▶ [PROMPT]: Quote only the lines from the top of the listing below down to and including the line with "of the stem.".

▶ [SUPPLIED MATERIAL]:
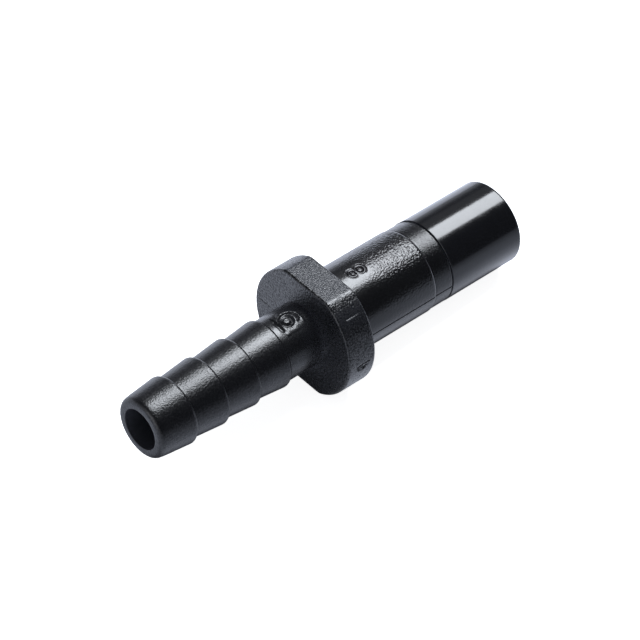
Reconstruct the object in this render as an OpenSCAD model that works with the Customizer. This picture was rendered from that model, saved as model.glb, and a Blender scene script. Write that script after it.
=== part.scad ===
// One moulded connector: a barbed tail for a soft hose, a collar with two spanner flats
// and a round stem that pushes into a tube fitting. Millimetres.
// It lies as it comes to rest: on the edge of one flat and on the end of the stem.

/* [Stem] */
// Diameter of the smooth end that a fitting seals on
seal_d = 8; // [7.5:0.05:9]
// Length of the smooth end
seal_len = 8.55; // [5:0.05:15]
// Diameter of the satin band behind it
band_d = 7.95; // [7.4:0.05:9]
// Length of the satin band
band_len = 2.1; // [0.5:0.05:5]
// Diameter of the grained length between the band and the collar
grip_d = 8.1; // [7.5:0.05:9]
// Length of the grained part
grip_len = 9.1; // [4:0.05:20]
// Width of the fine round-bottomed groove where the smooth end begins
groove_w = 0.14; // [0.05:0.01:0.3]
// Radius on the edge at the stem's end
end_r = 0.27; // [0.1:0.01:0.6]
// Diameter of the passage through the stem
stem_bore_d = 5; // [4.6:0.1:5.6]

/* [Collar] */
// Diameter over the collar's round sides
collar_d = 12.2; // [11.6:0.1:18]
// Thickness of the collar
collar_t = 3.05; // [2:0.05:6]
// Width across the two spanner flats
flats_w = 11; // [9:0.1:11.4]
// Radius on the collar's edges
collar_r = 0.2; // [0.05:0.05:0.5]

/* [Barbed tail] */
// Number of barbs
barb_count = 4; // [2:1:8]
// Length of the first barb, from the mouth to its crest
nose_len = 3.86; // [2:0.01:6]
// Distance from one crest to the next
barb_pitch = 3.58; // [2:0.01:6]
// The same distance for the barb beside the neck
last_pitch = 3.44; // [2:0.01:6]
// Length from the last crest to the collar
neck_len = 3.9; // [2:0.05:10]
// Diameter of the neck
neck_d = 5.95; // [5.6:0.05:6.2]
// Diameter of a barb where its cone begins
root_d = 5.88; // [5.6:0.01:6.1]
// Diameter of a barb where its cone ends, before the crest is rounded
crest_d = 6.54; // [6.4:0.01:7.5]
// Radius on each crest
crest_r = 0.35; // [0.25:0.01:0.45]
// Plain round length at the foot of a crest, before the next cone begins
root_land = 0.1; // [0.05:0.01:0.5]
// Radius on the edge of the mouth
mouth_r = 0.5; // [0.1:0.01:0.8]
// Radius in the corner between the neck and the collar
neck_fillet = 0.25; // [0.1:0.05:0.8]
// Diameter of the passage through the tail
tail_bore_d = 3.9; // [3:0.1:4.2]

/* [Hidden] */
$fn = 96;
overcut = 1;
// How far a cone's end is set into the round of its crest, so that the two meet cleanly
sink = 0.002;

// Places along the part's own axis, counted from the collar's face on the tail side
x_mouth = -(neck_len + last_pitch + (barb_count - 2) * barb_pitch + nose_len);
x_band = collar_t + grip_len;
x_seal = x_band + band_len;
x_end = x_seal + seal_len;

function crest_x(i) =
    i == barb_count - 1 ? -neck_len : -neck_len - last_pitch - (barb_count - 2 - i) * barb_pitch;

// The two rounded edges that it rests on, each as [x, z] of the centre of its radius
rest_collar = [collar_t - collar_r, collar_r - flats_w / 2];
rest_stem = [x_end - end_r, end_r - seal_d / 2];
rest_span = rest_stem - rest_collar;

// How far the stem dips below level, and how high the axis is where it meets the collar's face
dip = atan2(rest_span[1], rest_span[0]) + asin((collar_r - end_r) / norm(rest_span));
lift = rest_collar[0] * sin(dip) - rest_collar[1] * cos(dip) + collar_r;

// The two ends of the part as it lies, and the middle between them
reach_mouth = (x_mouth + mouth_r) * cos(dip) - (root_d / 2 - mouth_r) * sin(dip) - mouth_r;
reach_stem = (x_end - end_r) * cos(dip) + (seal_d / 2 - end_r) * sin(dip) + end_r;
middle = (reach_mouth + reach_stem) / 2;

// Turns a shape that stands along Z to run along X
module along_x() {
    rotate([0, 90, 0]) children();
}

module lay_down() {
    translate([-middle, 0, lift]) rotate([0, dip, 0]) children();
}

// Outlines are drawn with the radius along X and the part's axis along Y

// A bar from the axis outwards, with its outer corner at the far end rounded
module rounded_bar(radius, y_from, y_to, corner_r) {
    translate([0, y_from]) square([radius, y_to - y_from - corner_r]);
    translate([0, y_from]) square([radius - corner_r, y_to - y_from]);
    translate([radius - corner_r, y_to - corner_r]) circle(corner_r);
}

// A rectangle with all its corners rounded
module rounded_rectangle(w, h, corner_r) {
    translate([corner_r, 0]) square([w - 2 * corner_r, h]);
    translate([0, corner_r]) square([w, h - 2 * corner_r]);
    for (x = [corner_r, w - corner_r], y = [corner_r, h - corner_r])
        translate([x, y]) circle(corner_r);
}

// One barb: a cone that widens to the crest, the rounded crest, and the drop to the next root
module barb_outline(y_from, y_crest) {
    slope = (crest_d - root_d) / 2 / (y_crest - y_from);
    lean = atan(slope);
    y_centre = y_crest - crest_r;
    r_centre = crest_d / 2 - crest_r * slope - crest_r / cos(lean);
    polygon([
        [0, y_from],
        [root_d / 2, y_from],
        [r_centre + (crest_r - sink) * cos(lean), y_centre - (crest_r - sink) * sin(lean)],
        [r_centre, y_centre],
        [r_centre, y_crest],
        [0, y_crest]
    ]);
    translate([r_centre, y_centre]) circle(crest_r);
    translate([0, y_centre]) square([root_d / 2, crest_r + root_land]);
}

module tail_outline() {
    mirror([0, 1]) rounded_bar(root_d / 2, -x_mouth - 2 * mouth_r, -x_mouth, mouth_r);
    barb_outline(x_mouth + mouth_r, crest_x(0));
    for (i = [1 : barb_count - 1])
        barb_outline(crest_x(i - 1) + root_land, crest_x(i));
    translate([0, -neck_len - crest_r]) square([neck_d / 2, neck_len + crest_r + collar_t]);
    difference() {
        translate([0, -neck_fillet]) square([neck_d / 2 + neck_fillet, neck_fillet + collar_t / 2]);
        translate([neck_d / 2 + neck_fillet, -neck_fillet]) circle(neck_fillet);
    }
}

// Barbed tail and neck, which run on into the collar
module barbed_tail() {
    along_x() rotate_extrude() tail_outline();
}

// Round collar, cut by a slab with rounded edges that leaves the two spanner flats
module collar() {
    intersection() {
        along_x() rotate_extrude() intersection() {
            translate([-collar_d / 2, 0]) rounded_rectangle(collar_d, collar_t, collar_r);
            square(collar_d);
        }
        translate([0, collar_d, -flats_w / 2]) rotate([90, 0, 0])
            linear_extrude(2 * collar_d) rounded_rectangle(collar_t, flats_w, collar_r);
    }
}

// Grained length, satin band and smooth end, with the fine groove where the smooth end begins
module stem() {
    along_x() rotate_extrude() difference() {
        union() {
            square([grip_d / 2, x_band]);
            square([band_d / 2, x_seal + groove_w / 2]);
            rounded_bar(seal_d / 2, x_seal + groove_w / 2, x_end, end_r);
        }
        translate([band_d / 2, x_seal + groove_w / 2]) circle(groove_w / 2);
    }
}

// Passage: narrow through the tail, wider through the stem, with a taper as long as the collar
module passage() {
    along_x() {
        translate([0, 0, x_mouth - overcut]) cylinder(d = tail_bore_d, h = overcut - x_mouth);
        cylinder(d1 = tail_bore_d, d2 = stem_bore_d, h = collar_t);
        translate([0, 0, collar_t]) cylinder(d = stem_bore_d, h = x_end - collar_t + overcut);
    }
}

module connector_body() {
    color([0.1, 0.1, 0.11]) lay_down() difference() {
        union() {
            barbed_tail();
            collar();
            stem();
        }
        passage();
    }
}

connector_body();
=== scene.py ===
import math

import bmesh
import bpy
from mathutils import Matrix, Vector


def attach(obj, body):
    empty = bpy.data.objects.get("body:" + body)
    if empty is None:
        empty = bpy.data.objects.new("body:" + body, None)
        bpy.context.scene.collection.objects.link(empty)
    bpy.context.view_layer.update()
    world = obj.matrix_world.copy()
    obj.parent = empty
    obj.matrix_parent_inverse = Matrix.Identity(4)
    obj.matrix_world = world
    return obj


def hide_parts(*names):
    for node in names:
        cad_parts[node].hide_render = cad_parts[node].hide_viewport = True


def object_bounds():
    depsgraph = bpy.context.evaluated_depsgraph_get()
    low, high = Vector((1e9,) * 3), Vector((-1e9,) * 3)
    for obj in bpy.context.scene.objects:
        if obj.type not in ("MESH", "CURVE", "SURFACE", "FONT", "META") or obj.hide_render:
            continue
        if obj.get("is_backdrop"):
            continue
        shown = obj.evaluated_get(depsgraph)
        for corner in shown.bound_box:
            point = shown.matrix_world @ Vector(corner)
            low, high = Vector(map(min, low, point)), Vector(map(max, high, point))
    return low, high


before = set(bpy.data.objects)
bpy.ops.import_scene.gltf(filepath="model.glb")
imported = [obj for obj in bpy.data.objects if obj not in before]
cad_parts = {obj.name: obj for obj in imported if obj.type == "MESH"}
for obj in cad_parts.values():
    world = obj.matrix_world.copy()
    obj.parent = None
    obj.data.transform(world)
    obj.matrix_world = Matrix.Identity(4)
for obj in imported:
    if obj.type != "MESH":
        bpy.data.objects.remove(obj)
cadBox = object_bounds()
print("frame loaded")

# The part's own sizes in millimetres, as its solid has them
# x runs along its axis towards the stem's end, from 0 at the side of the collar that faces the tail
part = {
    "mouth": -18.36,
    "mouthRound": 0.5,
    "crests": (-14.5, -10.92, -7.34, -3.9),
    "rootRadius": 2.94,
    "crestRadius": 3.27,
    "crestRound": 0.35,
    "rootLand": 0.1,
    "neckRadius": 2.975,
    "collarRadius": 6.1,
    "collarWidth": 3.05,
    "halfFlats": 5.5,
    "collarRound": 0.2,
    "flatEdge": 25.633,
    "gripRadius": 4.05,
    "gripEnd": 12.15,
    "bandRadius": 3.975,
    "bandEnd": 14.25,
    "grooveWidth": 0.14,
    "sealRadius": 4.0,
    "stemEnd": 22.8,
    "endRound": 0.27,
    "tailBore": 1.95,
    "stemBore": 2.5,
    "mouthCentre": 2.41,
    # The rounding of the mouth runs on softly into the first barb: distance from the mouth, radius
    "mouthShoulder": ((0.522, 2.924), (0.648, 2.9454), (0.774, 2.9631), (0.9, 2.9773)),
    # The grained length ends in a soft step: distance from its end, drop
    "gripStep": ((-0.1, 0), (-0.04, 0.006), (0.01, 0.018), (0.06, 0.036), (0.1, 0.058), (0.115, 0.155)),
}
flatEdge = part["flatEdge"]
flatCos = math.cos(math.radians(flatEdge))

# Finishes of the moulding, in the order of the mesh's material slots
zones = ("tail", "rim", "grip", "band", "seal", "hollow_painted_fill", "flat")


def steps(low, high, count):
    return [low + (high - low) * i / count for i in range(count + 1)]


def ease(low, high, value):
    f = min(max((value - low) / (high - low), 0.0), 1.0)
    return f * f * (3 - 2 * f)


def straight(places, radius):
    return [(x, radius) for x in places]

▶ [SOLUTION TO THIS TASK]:
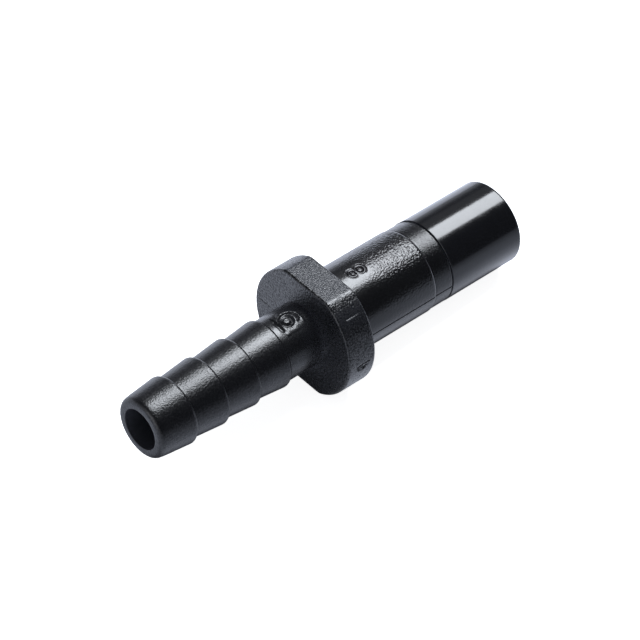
Reconstruct the object in this render as an OpenSCAD model that works with the Customizer. This picture was rendered from that model, saved as model.glb, and a Blender scene script. Write that script after it.
=== part.scad ===
// One moulded connector: a barbed tail for a soft hose, a collar with two spanner flats
// and a round stem that pushes into a tube fitting. Millimetres.
// It lies as it comes to rest: on the edge of one flat and on the end of the stem.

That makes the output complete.